Johnson was able to accumulate her points in a variety of ways, whether it was from drives to the basket from the top of the key, offensive rebounds and putbacks or converting on three-pointers that the Scarlet Knights dared her to take. She also collected 11 rebounds and has now grabbed 30 total over her last three games.
“I thought [Johnson] played her heart out,” said Barnes Arico. “I thought she had energy to the ball… she was everywhere. She’s kind of letting the game come to her, she’s not pressing and she’s really playing with a lot of confidence right now.”
Sophomore center Naz Hillmon also had a terrific game, scoring 20 points on 9-for-16 shooting along with 12 rebounds.

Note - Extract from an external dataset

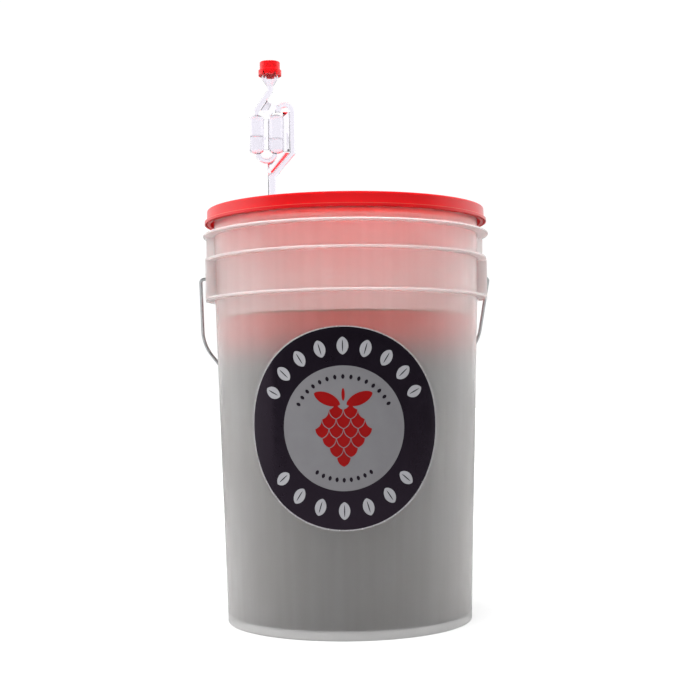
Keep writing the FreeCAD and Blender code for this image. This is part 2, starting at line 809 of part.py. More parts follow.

Michigan must count on Hillmon’s improvement as well as Johnson’s high level of play moving forward, as Robbins was the team’s second leading scorer at 10.6 points per game before she sustained her ACL injury. If Sunday was indication, it seems the two are undoubtedly up to the task.
Other Big Ten Notes
Terps vs. Wildcats — No. 20 Maryland continued its stellar week on Sunday, knocking off No. 22 Northwestern at home, 70-61. It was Maryland’s second straight victory over a ranked opponent — having also defeated No. 17 Indiana on Monday — and fifth straight win overall.
While junior Lindsey Pulliam scored her typical 20 for the Wildcats, she produced them on just six makes out of 18 attempts from the field. Four players scored in double figures for the Terps, who have won five straight in conference play.
Iowa, Gustafson — Former Iowa All-Time Leading Scorer and Rebounder Megan Gustafson was honored at the Hawkeyes’ home game Sunday, having her #10 jersey officially retired by the program. Gustafson departed Iowa City as last season’s ESPN and AP National Player of the Year, having led the country in five different categories and capturing 13 Big Ten Player of the Week honors, a conference record.
The No. 19 Hawkeyes defeated Michigan State, 74-57, primarily because of freshman McKenna Warnock’s career-high 22 points. It was Iowa’s 32nd consecutive home victory.
RPI — 10 of the conference’s 14 teams remain in the top 70 of the NCAA RPI, with the Hawkeyes leading the pack at No. 5.